Valerie raised an eyebrow and stepped into the room. She walked around the bed to face him. An arm rested under his head and his other fell over the side of the mattress. His shirt was halfway pulled up, exposing a lean muscled back, and his hair was almost completely out of its holder. A few stray hairs straggled over his cheek.
Something squirmed in her stomach at the sight of his face. She always thought that "looking younger in your sleep" was just something that only existed in books, but Dan's face was soft and peaceful, and really did look half a decade younger than it should. And all the anger and malice was hidden away.
Before she realized what she was doing, she moved a stray piece of hair behind his ear. As soon as her fingers brushed his skin, his eyes shot open. They were bright scarlet.
Valerie jumped back, expecting some sort of attack, but to her surprise, Dan jolted away from her, as well. They both stared at each other for several seconds, wide eyed, and Valerie could feel her cheeks heating.
Finally, she cleared her throat and straightened. "Sorry," she muttered as she stood.
Dan frowned and sat up. "What?"
"I, uh, came in here to check on you—"
"No, why did you apologize?" he said, pinning her with a keen look.
She could feel herself growing even redder. "I didn't mean to wake you up."
His frown deepened. "What were you doing to me while I was asleep?"
She let out a sharp sigh. "I just came in here to check on you," she repeated herself more firmly this time.
Dan raised an eyebrow and threw his legs over the side of the bed. Looking up at her, he tilted his head to the side and gave her a suggestive look, "Oh, check on me, you say?"
She frowned and took a step back from him. "I just wanted to make sure you didn't destroy the room like a badly trained animal."
He raised an eyebrow, still giving her bedroom eyes. "You're lying. You ordered me not to destroy anything, remember? Or do you doubt the power of your magical MacGuffin?"
Valerie frowned. "No, I—" She cut herself off with a sigh and raised a hand to rub a spot over her eyebrow. "I've just had a long night. I'm starving and I'm tired. I think I'm gonna go now."
She turned to leave. Dan shot up from the bed and blurted, "Wait."
Valerie looked over her shoulder at him with a questioning look.
He scuffed his foot against the ground and started to raise a hand to rub the back of his neck before he stopped himself. It was an uncharacteristic display of awkwardness, and a familiar gesture she had seen Danny do a thousand times.
"Uh, where are you going?" he said trying to recover face.
She turned her full body to face him. "I was going to grab something to eat from the mess hall and then go to bed.

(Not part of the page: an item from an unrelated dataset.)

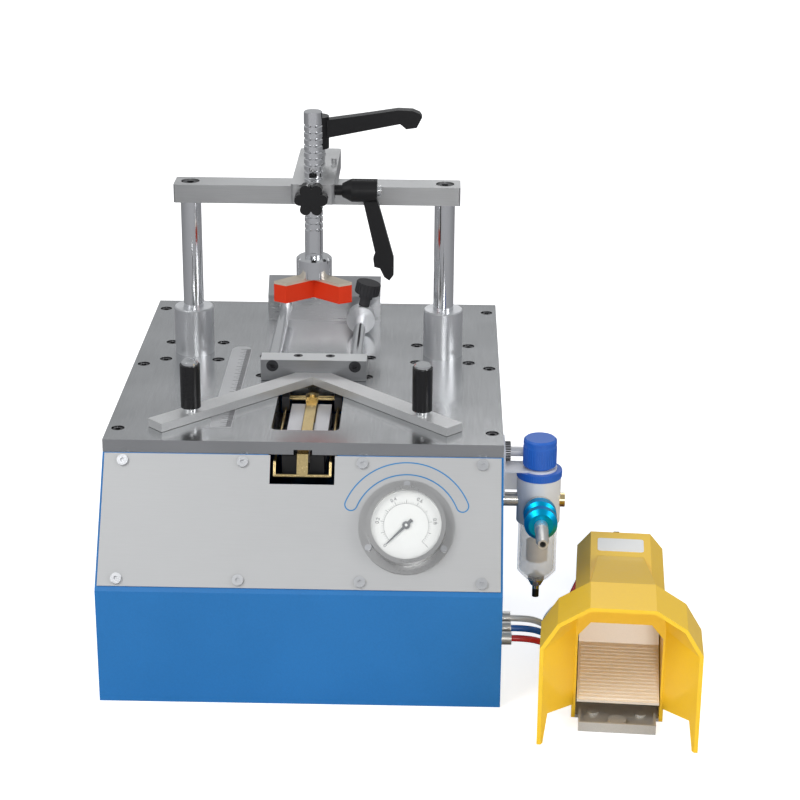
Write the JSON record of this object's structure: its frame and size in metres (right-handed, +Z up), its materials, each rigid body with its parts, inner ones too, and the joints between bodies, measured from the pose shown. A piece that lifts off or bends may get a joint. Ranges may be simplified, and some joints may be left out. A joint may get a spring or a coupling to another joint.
{
  "type": "pneumatic picture frame nailing machine",
  "caption": "Bench machine that presses a mitred picture frame corner against a V fence and drives nails from below, with filter regulator, gauge and foot valve.",
  "frame": {"origin": "centre of the cabinet's footprint, on the floor", "axes": "+X to the machine's right, towards the regulator; +Y to the back; +Z up"},
  "size_m": [0.5324, 0.5488, 0.483],
  "materials": {
    "blue_paint": "powder coat, satin",
    "stainless": "brushed",
    "polished_steel": "polished, reflective",
    "zinc_steel": "bright zinc",
    "chrome": "mirror",
    "aluminium": "turned",
    "black_plastic": "matte",
    "red_rubber": "matte",
    "gold_steel": "yellow passivated",
    "dial_white": "matte",
    "clear": "clear",
    "light_grey": "satin",
    "blue_plastic": "satin",
    "blue_anodised": "anodised, bright",
    "nickel": "nickel plated",
    "white_tube": "translucent",
    "blue_tube": "gloss",
    "red_tube": "gloss",
    "beige_filter": "sintered",
    "yellow_paint": "gloss enamel"
  },
  "bodies": {
    "machine": {"cabinet_shell": "blue_paint", "base_cover": "zinc_steel", "front_panel": "stainless", "panel_screws": "zinc_steel", "top_plate": "polished_steel", "plate_screws": "zinc_steel", "ruler_inset": "stainless", "guide_bosses": "aluminium", "rear_stop_plate": "stainless", "press_cylinders": "aluminium", "driver_cylinder": "aluminium", "magazine_body": "light_grey", "gauge_case": "black_plastic", "gauge_dial": "dial_white", "gauge_glass": "clear", "regulator_body": "light_grey", "regulator_bracket": "light_grey", "regulator_ring_nut": "blue_plastic", "regulator_bowl": "clear", "filter_element": "beige_filter", "regulator_fittings": "nickel", "hose_barb": "nickel", "white_tube": "white_tube", "white_tube_coil": "white_tube", "blue_tube": "blue_tube", "blue_tube_coil": "blue_tube", "red_tube": "red_tube", "red_tube_coil": "red_tube", "coil_tie": "black_plastic", "tube_fittings": "nickel", "foot_base": "zinc_steel", "foot_guard": "yellow_paint", "foot_valve_body": "aluminium", "pedal_pivot": "zinc_steel"},
    "press_frame": {"crossbar": "polished_steel", "press_columns": "chrome", "crossbar_screws": "zinc_steel"},
    "clamp_arm_body": {"clamp_arm": "polished_steel"},
    "arm_lever_body": {"arm_lever": "black_plastic"},
    "press_ram": {"press_rod": "chrome", "rod_cup": "chrome", "press_pad": "red_rubber"},
    "star_knob_body": {"star_knob": "black_plastic"},
    "rod_lever_body": {"rod_lever": "black_plastic"},
    "fence": {"fence_bars": "polished_steel", "fence_block": "black_plastic", "fence_screws": "zinc_steel", "guide_rods": "chrome", "rod_collar": "zinc_steel"},
    "collar_knob_body": {"collar_knob": "black_plastic"},
    "left_handle_body": {"left_handle": "black_plastic"},
    "right_handle_body": {"right_handle": "black_plastic"},
    "pusher": {"nail_pusher": "gold_steel", "pusher_handle": "gold_steel", "pusher_sockets": "black_plastic"},
    "driver": {"driver_ram": "zinc_steel"},
    "pointer": {"gauge_pointer": "black_plastic"},
    "regulator_knob_body": {"regulator_knob": "blue_plastic"},
    "sleeve": {"valve_sleeve": "blue_anodised"},
    "pedal": {"foot_pedal": "zinc_steel"}
  },
  "joints": [
    {"name": "press_stroke", "type": "slide", "parent": "machine", "child": "press_frame", "axis": [0, 0, -1], "range_m": [0, 0.04]},
    {"name": "arm_slide", "type": "slide", "parent": "press_frame", "child": "clamp_arm_body", "axis": [0, -1, 0], "range_m": [-0.018, 0.034]},
    {"name": "arm_lever_turn", "type": "hinge", "parent": "press_frame", "child": "arm_lever_body", "pos_m": [0, 0.0791, 0.42], "axis": [0, 0, 1], "range_deg": [-30, 150]},
    {"name": "rod_slide", "type": "slide", "parent": "clamp_arm_body", "child": "press_ram", "axis": [0, 0, -1], "range_m": [-0.04, 0.016]},
    {"name": "star_knob_turn", "type": "hinge", "parent": "clamp_arm_body", "child": "star_knob_body", "pos_m": [0, -0.0125, 0.4079], "axis": [0, -1, 0], "continuous": true},
    {"name": "rod_lever_turn", "type": "hinge", "parent": "clamp_arm_body", "child": "rod_lever_body", "pos_m": [0.04, 0.0195, 0.4067], "axis": [-1, 0, 0], "range_deg": [-10, 120]},
    {"name": "fence_slide", "type": "slide", "parent": "machine", "child": "fence", "axis": [0, 1, 0], "range_m": [-0.025, 0.03]},
    {"name": "collar_knob_turn", "type": "hinge", "parent": "fence", "child": "collar_knob_body", "pos_m": [0.04599, 0.1408, 0.26744], "axis": [0.2079, 0, 0.9781], "continuous": true},
    {"name": "left_handle_turn", "type": "hinge", "parent": "fence", "child": "left_handle_body", "pos_m": [-0.106, -0.1095, 0.25], "axis": [0, 0, 1], "continuous": true},
    {"name": "right_handle_turn", "type": "hinge", "parent": "fence", "child": "right_handle_body", "pos_m": [0.106, -0.1095, 0.25], "axis": [0, 0, 1], "continuous": true},
    {"name": "nail_pusher_slide", "type": "slide", "parent": "machine", "child": "pusher", "axis": [0, -1, 0], "range_m": [0, 0.09], "stiffness_N_per_m": 30, "springref_m": -0.03},
    {"name": "driver_stroke", "type": "slide", "parent": "machine", "child": "driver", "axis": [0, 0, 1], "range_m": [0, 0.018]},
    {"name": "gauge_pointer_turn", "type": "hinge", "parent": "machine", "child": "pointer", "pos_m": [0.094, -0.20999, 0.16498], "axis": [0, 0.8057, -0.5924], "range_deg": [0, 270]},
    {"name": "regulator_knob_turn", "type": "hinge", "parent": "machine", "child": "regulator_knob_body", "pos_m": [0.214, -0.1275, 0.2], "axis": [0, 0, 1], "continuous": true},
    {"name": "valve_sleeve_slide", "type": "slide", "parent": "machine", "child": "sleeve", "axis": [0, -1, 0], "range_m": [0, 0.008]},
    {"name": "foot_pedal_turn", "type": "hinge", "parent": "machine", "child": "pedal", "pos_m": [0.28864, -0.17582, 0.03], "axis": [0.9976, -0.0698, 0], "range_deg": [0, 7], "stiffness_Nm_per_rad": 4, "springref_deg": -8.02}
  ]
}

Why?"
He hesitated for a second then said, "Can I come?"
Valerie blinked. "Why?" she asked again.
He shrugged. "I'm bored, obviously."
Valerie started to fidget. Clockwork said it would be in their best interest if she tried to "befriend" Dan. Valerie didn't agree, but Phantom seemed to already be doing half the work for her. She was still reluctant to spend any time she didn't absolutely have to with him.
"You were just a sleep. You're not still tired?"
"I don't sleep because I'm tired," he explained tersely.
She sighed and massaged her brow. "Alright, you can come, but try not to act like a maniac."